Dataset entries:
----------

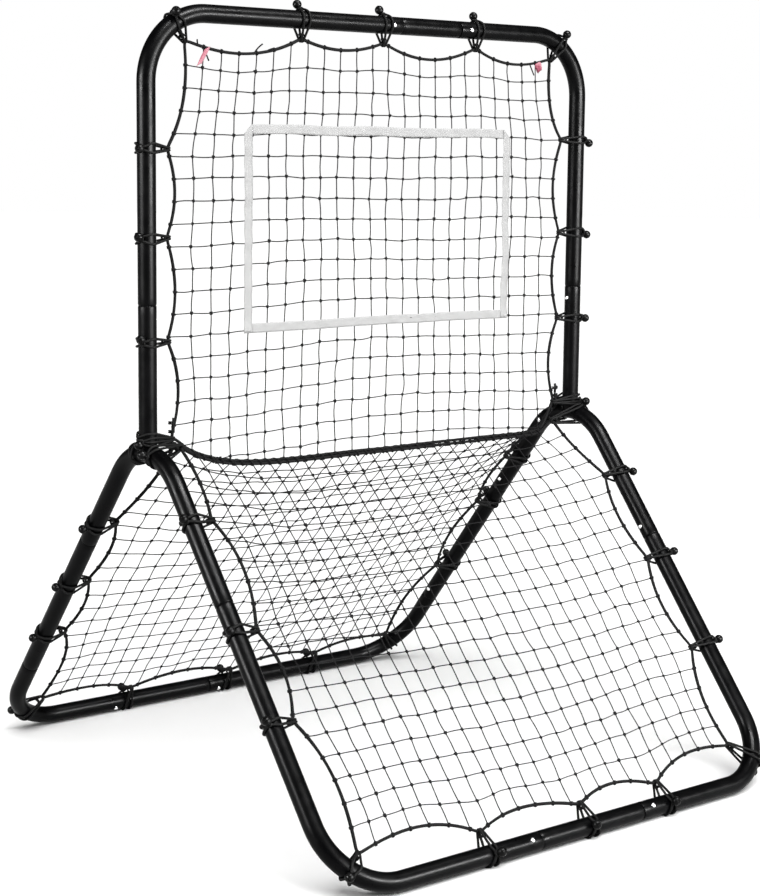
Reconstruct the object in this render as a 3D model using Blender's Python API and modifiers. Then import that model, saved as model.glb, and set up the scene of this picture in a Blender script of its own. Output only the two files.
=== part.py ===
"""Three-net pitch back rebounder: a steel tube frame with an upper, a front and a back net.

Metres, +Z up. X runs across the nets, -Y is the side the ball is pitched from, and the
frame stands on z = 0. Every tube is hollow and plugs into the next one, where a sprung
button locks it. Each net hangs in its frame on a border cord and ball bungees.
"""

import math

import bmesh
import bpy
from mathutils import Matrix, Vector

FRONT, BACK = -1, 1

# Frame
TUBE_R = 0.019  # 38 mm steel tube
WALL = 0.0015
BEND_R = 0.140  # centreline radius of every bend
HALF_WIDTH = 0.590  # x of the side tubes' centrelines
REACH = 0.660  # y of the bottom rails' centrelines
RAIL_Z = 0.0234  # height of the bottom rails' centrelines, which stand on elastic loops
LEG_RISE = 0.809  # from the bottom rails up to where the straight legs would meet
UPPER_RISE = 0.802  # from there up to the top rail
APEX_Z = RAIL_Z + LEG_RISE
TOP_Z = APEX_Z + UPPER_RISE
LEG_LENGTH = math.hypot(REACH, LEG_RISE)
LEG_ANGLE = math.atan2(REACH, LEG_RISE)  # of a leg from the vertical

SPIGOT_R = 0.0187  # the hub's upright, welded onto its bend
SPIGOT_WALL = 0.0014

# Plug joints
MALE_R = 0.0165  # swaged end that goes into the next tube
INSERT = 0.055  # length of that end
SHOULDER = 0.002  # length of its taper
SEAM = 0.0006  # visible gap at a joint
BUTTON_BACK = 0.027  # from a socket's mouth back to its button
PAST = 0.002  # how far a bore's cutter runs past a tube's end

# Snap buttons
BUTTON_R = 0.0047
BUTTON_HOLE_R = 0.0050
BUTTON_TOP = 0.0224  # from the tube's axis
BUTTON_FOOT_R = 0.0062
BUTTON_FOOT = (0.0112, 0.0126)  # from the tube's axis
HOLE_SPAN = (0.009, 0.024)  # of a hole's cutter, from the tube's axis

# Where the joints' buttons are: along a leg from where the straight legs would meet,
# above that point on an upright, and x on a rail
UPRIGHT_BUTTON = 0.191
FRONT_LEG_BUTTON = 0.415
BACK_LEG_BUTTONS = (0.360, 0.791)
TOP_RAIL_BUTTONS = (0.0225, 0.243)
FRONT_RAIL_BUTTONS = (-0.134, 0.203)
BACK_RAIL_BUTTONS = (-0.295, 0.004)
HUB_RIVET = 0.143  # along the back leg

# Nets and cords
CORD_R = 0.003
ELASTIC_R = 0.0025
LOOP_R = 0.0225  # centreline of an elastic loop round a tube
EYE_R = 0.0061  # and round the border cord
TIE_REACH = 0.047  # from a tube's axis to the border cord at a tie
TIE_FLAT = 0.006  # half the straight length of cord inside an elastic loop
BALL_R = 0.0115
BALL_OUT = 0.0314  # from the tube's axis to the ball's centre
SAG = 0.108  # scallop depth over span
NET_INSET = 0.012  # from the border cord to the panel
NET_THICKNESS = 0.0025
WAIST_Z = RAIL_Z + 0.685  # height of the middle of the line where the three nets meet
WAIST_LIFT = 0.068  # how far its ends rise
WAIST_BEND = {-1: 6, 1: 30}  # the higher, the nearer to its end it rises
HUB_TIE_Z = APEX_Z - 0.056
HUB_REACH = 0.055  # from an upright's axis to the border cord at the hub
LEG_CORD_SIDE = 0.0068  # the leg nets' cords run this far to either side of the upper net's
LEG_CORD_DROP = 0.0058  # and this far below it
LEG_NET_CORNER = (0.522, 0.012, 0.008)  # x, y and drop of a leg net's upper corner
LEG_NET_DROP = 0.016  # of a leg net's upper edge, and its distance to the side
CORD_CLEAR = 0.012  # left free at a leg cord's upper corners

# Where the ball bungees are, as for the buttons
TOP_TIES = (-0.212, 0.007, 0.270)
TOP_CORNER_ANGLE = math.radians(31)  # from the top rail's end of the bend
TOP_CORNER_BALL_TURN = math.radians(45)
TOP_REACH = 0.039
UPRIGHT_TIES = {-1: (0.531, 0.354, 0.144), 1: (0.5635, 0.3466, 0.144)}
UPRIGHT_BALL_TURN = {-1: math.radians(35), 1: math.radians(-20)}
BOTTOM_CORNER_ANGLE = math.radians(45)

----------

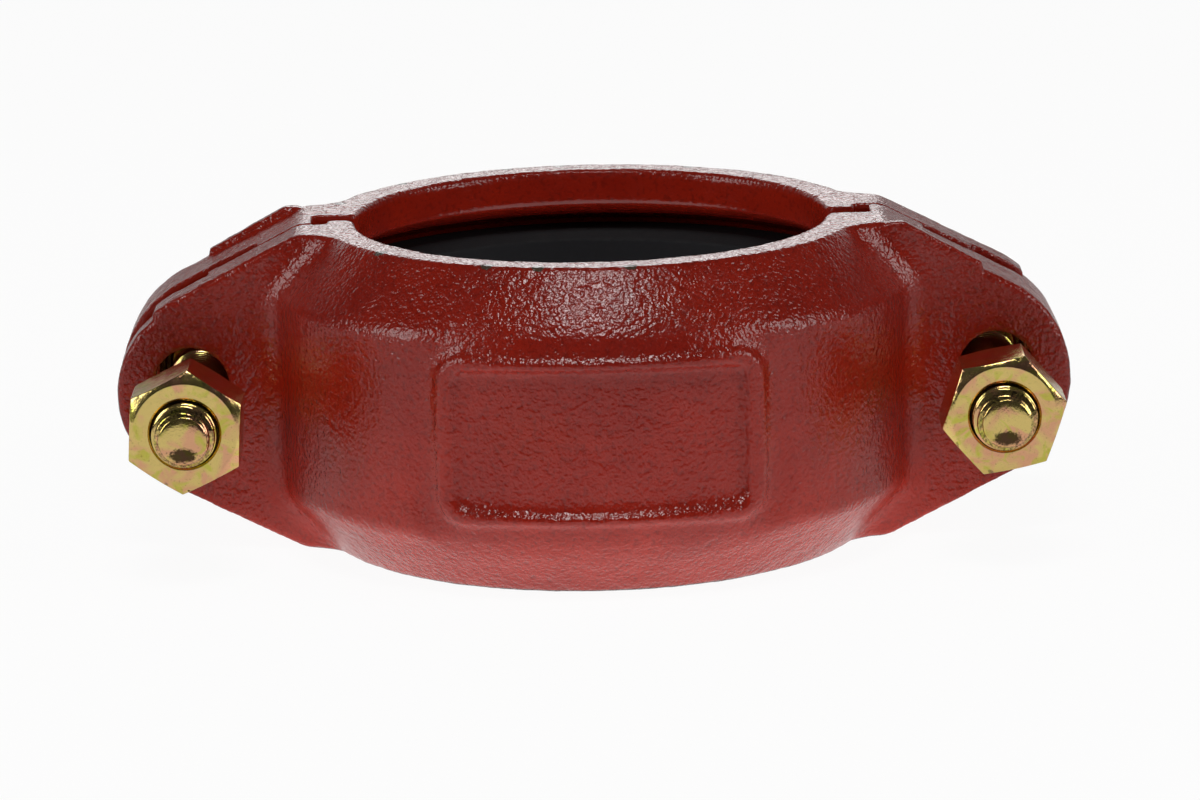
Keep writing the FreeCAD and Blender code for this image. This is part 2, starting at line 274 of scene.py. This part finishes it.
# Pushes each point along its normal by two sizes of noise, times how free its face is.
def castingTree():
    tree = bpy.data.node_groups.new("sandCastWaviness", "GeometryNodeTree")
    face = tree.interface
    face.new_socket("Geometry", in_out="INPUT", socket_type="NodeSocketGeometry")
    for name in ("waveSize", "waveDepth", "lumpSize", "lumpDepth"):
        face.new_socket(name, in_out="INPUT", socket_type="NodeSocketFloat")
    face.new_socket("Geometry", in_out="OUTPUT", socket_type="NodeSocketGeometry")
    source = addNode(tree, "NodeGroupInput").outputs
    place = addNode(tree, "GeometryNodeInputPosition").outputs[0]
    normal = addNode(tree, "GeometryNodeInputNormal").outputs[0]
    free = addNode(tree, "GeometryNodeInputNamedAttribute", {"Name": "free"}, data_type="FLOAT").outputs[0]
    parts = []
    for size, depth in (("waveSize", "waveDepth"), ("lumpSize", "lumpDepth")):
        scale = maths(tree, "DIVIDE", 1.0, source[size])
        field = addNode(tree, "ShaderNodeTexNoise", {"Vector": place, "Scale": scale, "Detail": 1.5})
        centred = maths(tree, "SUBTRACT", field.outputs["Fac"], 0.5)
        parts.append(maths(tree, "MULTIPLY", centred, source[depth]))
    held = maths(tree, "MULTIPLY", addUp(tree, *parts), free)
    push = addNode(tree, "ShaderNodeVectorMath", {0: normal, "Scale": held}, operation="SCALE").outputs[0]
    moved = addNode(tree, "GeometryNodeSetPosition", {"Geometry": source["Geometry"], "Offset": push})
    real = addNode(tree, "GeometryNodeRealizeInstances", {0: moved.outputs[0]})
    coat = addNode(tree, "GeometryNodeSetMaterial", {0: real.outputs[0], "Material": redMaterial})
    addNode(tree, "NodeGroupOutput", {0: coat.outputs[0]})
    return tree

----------

» **AIM**:
Write out, exactly as they stand, the lines from the one containing "Reconstruct the object" through the one containing "FRONT, BACK = -1, 1", both ends included.

» **EXERCISE ANSWER**:
Reconstruct the object in this render as a 3D model using Blender's Python API and modifiers. Then import that model, saved as model.glb, and set up the scene of this picture in a Blender script of its own. Output only the two files.
=== part.py ===
"""Three-net pitch back rebounder: a steel tube frame with an upper, a front and a back net.

Metres, +Z up. X runs across the nets, -Y is the side the ball is pitched from, and the
frame stands on z = 0. Every tube is hollow and plugs into the next one, where a sprung
button locks it. Each net hangs in its frame on a border cord and ball bungees.
"""

import math

import bmesh
import bpy
from mathutils import Matrix, Vector

FRONT, BACK = -1, 1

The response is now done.